Napoleon and the Hundred Days
Description:
In Vienna, 1815, as the political aristocrats of Europe assemble to determine the fate of the continent after defeating Napoleon, the news arrived that Napoleon had escaped captivity and was returning to France. Bonaparte-the revolutionary turned emperor and "disturber of the world's peace"-was fast approaching Paris, gathering troops and taking cities without firing a single shot.

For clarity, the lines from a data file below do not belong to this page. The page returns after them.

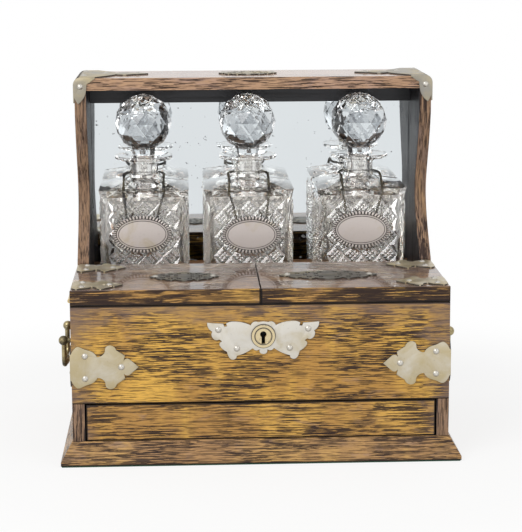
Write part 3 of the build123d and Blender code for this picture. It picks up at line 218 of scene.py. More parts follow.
class Wire:
    """A shader socket that takes part in Python sums."""

    def __init__(self, finish, socket):
        self.finish = finish
        self.socket = socket

    def sum(self, operation, first, second):
        """A Math node on two values or sockets."""
        return self.finish.node("ShaderNodeMath", {"operation": operation}, {0: first, 1: second})

    def __add__(self, other):
        return self.sum("ADD", self, other)

    def __radd__(self, other):
        return self.sum("ADD", other, self)

    def __sub__(self, other):
        return self.sum("SUBTRACT", self, other)

    def __rsub__(self, other):
        return self.sum("SUBTRACT", other, self)

    def __mul__(self, other):
        return self.sum("MULTIPLY", self, other)

    def __rmul__(self, other):
        return self.sum("MULTIPLY", other, self)

    def __abs__(self):
        return self.sum("ABSOLUTE", self, 0.0)

    def most(self, other):
        """The larger of two values."""
        return self.sum("MAXIMUM", self, other)


class Finish:
    """A material and the nodes that make its looks, or the nodes of the world."""

    def __init__(self, name, world=None):
        if world is None:
            self.material = bpy.data.materials.new(name)
            self.material.use_nodes = True
        self.tree = (world or self.material).node_tree
        self.shader = self.tree.nodes.get("Principled BSDF")

    def node(self, kind, choices=None, inputs=None, output=0):
        """Adds a node. Its settings come first, then the values or wires of its sockets."""
        made = self.tree.nodes.new(kind)
        for name, choice in (choices or {}).items():
            setattr(made, name, choice)
        for name, value in (inputs or {}).items():
            self.feed(made.inputs[name], value)
        return Wire(self, made.outputs[output])

    def feed(self, socket, value):
        """Joins a wire to a socket, or sets its value."""
        if isinstance(value, Wire):
            self.tree.links.new(value.socket, socket)
        elif isinstance(value, (int, float)):
            socket.default_value = value
        else:
            wanted = len(socket.default_value)
            socket.default_value = (*value, 1.0)[:wanted]

    def set(self, **inputs):
        """Sets the surface's own sockets, named with underscores."""
        for name, value in inputs.items():
            self.feed(self.shader.inputs[name.replace("_", " ").title().replace("Ior", "IOR")], value)

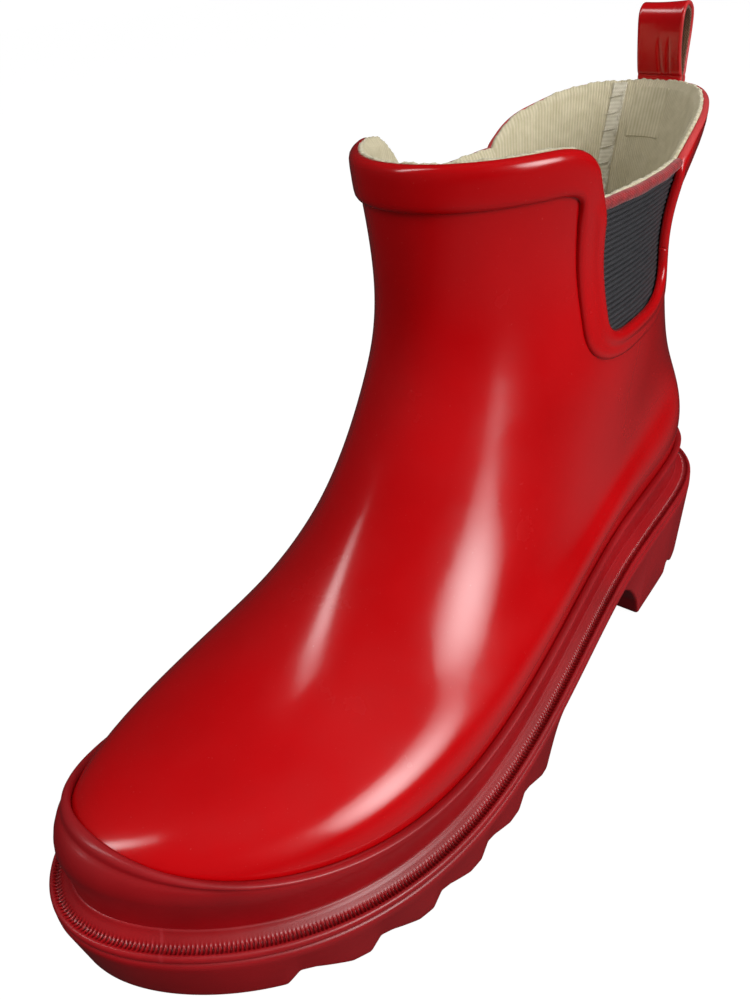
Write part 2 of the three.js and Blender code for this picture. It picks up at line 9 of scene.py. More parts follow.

He had returned, and it would be just one hundred days before he met his enemies in a final, epic battle.In Napoleon and the Hundred Days, Stephen Coote vividly re-creates the rise and fall of Bonaparte's empire, and brings to life the characters who shaped it: Wellington, Britain's Iron Duke; Josephine, Napoleon's great love; Talleyrand, his duplicitous minister; Fouché, the sinister head of the secret police; Blücher, the uncouth yet courageous Prussian commander; and, of course, Napoleon himself. Displaying his customary blend of a historian's eye and a novelist's dramatic style, Stephen Coote describes how the path to war became inevitable and how, at the battle at Waterloo, the fatigued but ever arrogant Napoleon met his match. This is a dazzling portrait of the legendary emperor, whose genius, courage, and tenacity won-and lost-him a vast empire.